Berryman was sent forward to
investigate the battle’s conduct towards the end of the campaign. Until Berryman’s arrival there had been
few visits to the front by senior officers of NGF, as in the Kokoda
campaign. Berryman found that
Savige had ‘done well and we had misjudged him’. This was surely one of the strongest endorsements that
Savige could have hoped for.
Berryman (not usually a supporter of either Savige or Allen) also
considered that Allen’s operations on the Kokoda Trail were effective. However, Savige’s prediction in June
1943 that he would be relieved when it became simple to capture Salamaua came
true (yet another parallel with Allen, relieved by Vasey just as the Japanese
defences before Kokoda broke).
Keating discusses the choice
of Savige over Vasey for promotion to lieutenant general. Putting aside the issue of Vasey’s
health, it is hard to avoid the conclusion that he would not have been ‘the
right man for the right job’.
Herring once famously stated that he preferred ‘Vasey tired to Allen
fresh’. Vasey (tired) launched a
number of attacks at Gona and Sanananda that gained little or nothing, but left
many casualties. It is hard to see
Vasey in command on Bougainville restraining activist brigade commanders like
Hammer and Potts, as Savige did.
Blamey seems to have made the correct choice. Ironically, however, Savige ended the war doing one of the
things that he had criticized Headquarters 6th Division for at Bardia – giving
detailed instructions to subordinate commanders as to how they should operate!

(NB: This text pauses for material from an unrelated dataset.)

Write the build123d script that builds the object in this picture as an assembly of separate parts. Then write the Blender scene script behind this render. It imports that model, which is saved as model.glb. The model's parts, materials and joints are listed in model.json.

Savige’s final contribution
to the regular/citizen soldier rivalry in Australia came in a statement to the
press in 1946, where he commented, inter alia, that a large number of
Duntroon graduates by ‘their general attitude and actions … clearly lived in a world apart’. His First World War and inter-war
mentor, the Sandhurst graduate Gellibrand, also had an intense dislike of for
the concept of a select regular army officers school, because he believed the
officers produced stood aloof from the nation. In 1995, a Parliamentary committee described the
Australian Defence Force Academy as a ‘military nunnery’, suggesting that the
attitude deprecated by Savige and Gellibrand existed, and has been passed on to
the newer Academy.
Keating accepts that
Savige’s forte was as a leader of men, a critical talent during the Salamaua
campaign. His weakest point was
his limited grasp of the technical nature of modern warfare, for which he
relied on good staff support.
Keating lauds Savige’s ‘ability as a trainer of raw troops’, evident
throughout his command of the 3rd Division. His greatest strength, however, remained his understanding
of and concern for the soldiers.
One of his greatest weaknesses, in contrast, was his reluctance to act
against ineffective subordinates, especially if he had appointed them. His empathy for the troops was again
shown at the end of his service, when, asked to be Coordinator of
Demobilisation and Dispersal, he sought to ‘serve the men who fought … [but] …
Salary of no interest’.
Throughout his book, Keating
makes the case that militia commanders depended on their regular staff officers
for advice on the technical aspects of modern war. He regards this as a weakness in the Australian military
system, occurring by default not design.
It might have been a weakness, yet all commanders rely on the support of
their staff, and it was arguably the explicit intent of the Australian system,
up until the end of the Second World War, that citizen commanders should
receive the support of regular staff officers.
That system worked
effectively, as demonstrated by Savige’s career during the Second World
War. Whether it could have been
successful in the circumstances following the war is unlikely, but not relevant
to the earlier period. Keating
suggests that studies of the Australian Army in the Second World War focus too
much on commanders and not enough on their staff officers. A good first step to rectify this
deficiency would be a study on Berryman, whose presence at controversial
moments through much of the war seems ubiquitous.
There is a degree of irony
in a couple of the quotes in the book, deliberate in one case, but perhaps
unintended in another. Given the
pervasiveness of the ‘Bataan Gang’ in his court, MacArthur’s warning to Curtin
about Blamey surrounding himself with favourites must be a classic case of the pot
calling the kettle black. Also,
Vasey’s quoted comment, comparing a senior professional British officer to the
‘amateur soldiers we have in the senior grades’, loses some of its force when
we now know that Brooke, as Chief of the Imperial General Staff, spent hours
poring ‘over the Army List in search of suitable divisional
commanders’. He is said to have
wanted to be ‘merciless with divisional and corps commanders whom he thought
not up to their job, but he did not think he could find better men to replace
them’. Neither system produced
perfect results.
Keating quotes, but does not
fully support, the comment by A.N. Kemsley, formerly Director of Organisation
at Army Headquarters, that Savige was ‘a good brigadier-doubtful as a major
general-far over-promoted as a lieutenant general’. This has echoes of Gavin Long’s description of Allen as ‘a
fine colonel, a better brigadier than divisional commander and not a suitable
corps commander’. Both
descriptions reverse the order of C.E.W. Bean’s description of Monash as a
leader who ‘would command a division better than a brigade and a corps better
than a division’, cited on page 588 of Bean’s Volume II. Given that Monash often seemed somewhat
cold and detached from the troops, it seems probable that Savige (and Allen)
might have preferred their descriptions.
Whatever Savige’s
limitations as a military commander, Keating demonstrates that he was The
Right Man for the Right Job, and that in 1959 Russell chose a good title
for his biography, There goes a Man.